The restaurant takes up the first floor of an early Milwaukee building, while owner Mimma Megna lives on the second floor. This was a common occurrence in many Milwaukee neighborhoods and can still be found in small towns across the country. However Fannie, Freddie and HUD will not guarantee housing loans for residences in areas where more than 20 percent of the properties are retail or commercial, exactly like the buildings on Brady Street.
Norquist said these roadblocks are keeping Milwaukee and its suburbs from being “congested” in a good way.

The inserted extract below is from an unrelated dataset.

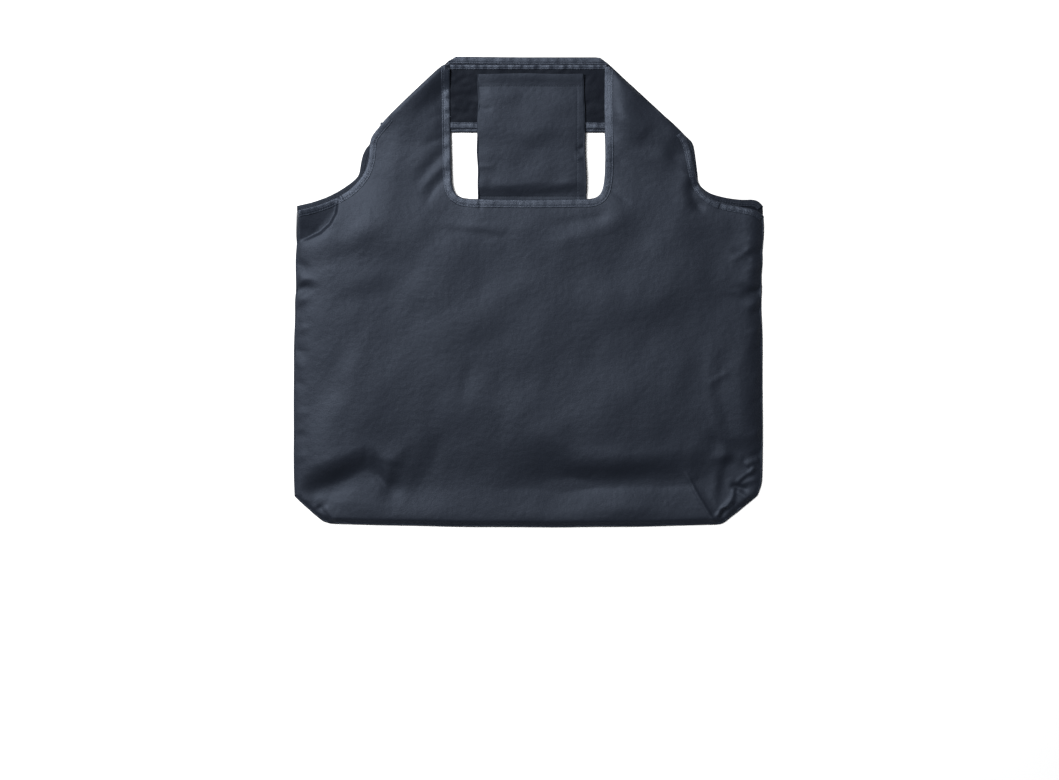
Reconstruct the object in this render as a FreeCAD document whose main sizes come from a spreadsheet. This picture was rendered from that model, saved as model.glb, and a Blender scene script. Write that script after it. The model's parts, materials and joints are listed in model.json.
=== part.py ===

“When you concentrate people and markets together it increasing the market value, the residential value,” he said. “Think of Paris. It is highly congested and everybody wants to be there. The value of a street is not about how much capacity it has to move traffic, it is how much human and market congestion it can create and how much money.”
For those of us who grew up in suburbia in the 1980s, the idea of no more malls may be clouded by the fond memories of our teenage years. But Norquist pleaded with community leaders to not resurrect Northridge Mall as the sole commercial answer to the area’s problems.
“Look at Bayshore. They really did a good job there,” he said. “Look for communities.Try to break things into smaller blocks. Look to emulate villages like Cedarburg. It’s been there for over 100 years and its not going out of business anytime soon.”
Instead, communities should focus on low-volume streets, boulevards and avenues; townhouses; multi-use commerical/residential buildings and public transit, Norquist said.
“Look at Detroit, an example of this modern architecture,” Norquist said. “They took Woodward Avenue away and replaced it with freeways and large, traffic-oriented roads. This was the city that produced more value than any other city during World War II, but now 35 percent of the buildings from that era are gone and the city is no longer congested. It looks like we actually lost the war.”
Norquist finished his presentation by telling community leaders to be bold and brave and to embrace urbanism.
“You can make your communities a special place. You can make it a destination and home.”